In his first trial of the Think Kindness school program in Reno, Alyce Taylor Elementary School students were challenged to document 5,000 acts of kindness in just two weeks.

“The aim wasn’t to just launch with a one-hour speech and be done,” the website states. “Brian wanted to create a lasting program that would generate quantifiable results, sparking action that would create habits. Kind habits.”

The result of an overwhelmingly positive reaction was the concept Williams now calls the ‘15 Days of Kindness’ challenge, which the South County community is about to experience. Think Kindness has raised thousands of dollars for charities around the country, collected more than 200,000 shoes for children around the world and carried out four global acts of kindness in Nyeri, Kenya.”

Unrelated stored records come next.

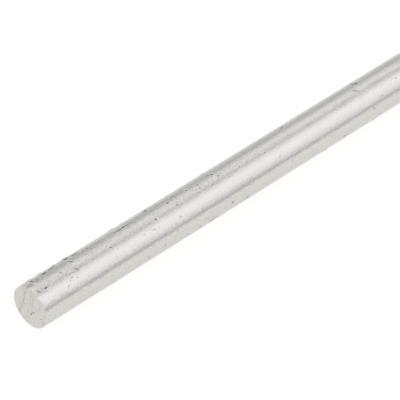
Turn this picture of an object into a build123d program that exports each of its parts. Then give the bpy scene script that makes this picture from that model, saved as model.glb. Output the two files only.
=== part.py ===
"""Round aluminium bar: one straight piece of stock, sawn to length and lying on its side.

The frame is in millimetres with +Z up. The bar's axis runs along X at one radius above the floor,
and the origin is on the floor under the middle of the bar, so the bar rests on the plane Z = 0.
"""

import os

from build123d import *

# Driving dimensions of the stock
bar_diameter = 12.0
bar_length = 300.0  # from one sawn face to the other
edge_break = 0.3  # radius that deburring leaves on the rim of each sawn end

# Places that follow from them
bar_radius = bar_diameter / 2
near_end = Plane(origin=(-bar_length / 2, 0, bar_radius), x_dir=(0, 1, 0), z_dir=(1, 0, 0))

# The bar: a round section run from the near sawn face to the far one
with BuildPart() as round_bar:
    with BuildSketch(near_end):
        Circle(bar_radius)
    extrude(amount=bar_length)
    sawn_rims = round_bar.edges().filter_by(GeomType.CIRCLE)
    fillet(sawn_rims, radius=edge_break)

round_bar.part.label = "round_bar"

os.makedirs("parts", exist_ok=True)
export_step(round_bar.part, "parts/round_bar.step")

volume = round_bar.part.volume
size = round_bar.part.bounding_box().size
print(f"round_bar: {size.X:.2f} x {size.Y:.2f} x {size.Z:.2f} mm, {volume / 1000:.2f} cm3")
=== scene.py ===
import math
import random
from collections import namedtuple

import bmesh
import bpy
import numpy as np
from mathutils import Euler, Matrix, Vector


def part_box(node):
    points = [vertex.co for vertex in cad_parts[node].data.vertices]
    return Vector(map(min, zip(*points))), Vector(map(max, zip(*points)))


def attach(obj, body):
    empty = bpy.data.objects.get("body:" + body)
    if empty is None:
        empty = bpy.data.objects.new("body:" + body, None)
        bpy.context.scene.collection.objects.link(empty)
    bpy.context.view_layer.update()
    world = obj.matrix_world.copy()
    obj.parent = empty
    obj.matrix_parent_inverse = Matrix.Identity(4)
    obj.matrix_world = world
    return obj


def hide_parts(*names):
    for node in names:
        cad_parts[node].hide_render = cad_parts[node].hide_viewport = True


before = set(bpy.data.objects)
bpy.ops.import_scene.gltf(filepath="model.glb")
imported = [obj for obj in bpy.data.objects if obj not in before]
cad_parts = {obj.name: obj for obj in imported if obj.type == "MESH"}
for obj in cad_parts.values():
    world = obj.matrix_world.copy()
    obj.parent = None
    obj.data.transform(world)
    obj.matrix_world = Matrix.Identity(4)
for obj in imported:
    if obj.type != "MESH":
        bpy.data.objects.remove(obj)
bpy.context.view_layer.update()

# %% [markdown]
# # A length of mill-finish aluminium bar
#
# The object is one piece of round stock. A mill drew it straight through a die, so its skin is
# bright and faintly lined along its length, and then it was handled: it has dents, gouges and
# small dark pits. A saw cut it off square, which left slanting tooth marks and a torn,
# half-cleaned rim.
#
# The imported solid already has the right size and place. This lesson makes a skin for it, with the
# relief that only the eye needs, and keeps every point within a third of a millimetre of it.

MM = 0.001
low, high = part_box("round_bar")
bar_length = high.x - low.x
bar_radius = (high.z - low.z) / 2
axis_height = (high.z + low.z) / 2
near_end = Vector((low.x, 0, axis_height))
rim_rounding = 0.12 * MM
print(f"bar: {bar_length / MM:.1f} mm long, {2 * bar_radius / MM:.1f} mm across")

# %% [markdown]
# ## The camera
#
# The camera comes first, because each finish is judged through it. The picture was taken with a
# long lens from the near end's side, looking down at 38 degrees and 45 degrees across the bar.
# Its place is given from the middle of the near end, so it follows the bar.

# %% The camera
camera_from_end = Vector((-0.35124, -0.40831, 0.45333))
camera_elevation = 37.98
camera_azimuth = -45.24
camera_lens = 252.4
camera_sensor = 36.0

camera_data = bpy.data.cameras.new("studio_camera")
camera_data.lens = camera_lens
camera_data.sensor_width = camera_sensor
camera = bpy.data.objects.new("studio_camera", camera_data)
camera.location = near_end + camera_from_end
tilt, heading = math.radians(90 - camera_elevation), math.radians(camera_azimuth)
camera.rotation_euler = Euler((tilt, 0, heading))
bpy.context.scene.collection.objects.link(camera)
bpy.context.scene.camera = camera
bpy.context.scene.view_settings.view_transform = "Standard"
print(f"camera: {camera_from_end.length:.3f} m from the near end")

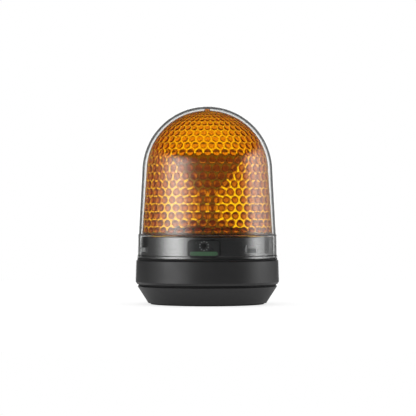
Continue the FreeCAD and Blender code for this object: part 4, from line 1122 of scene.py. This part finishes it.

Our daughter told her teacher, Paul Stackhouse, of Williams and the Think Kindness organization. Meanwhile, Williams had posted a video he had shot of our girl’s own presentation that night, which he shared on his YouTube.com page. Eventually, Cottage Hill Elementary School Principal Karen Montero, and Pleasant Ridge Superintendent Rusty Clark, invited Williams and Think Kindness to Nevada County.

So on Monday morning, I watched again as a proud papa, as our daughter once again served as an opening act for Williams and Think Kindness in a presentation to the Pleasant Ridge teachers and administrators. As I listened, I found myself nodding in agreement as Williams spoke of the impact one act of kindness can make, especially when it leads to a collaborative effort.

“Working together,” Williams said, “can make big things happen.”

Get ready, Nevada County, something big is apparently on the way.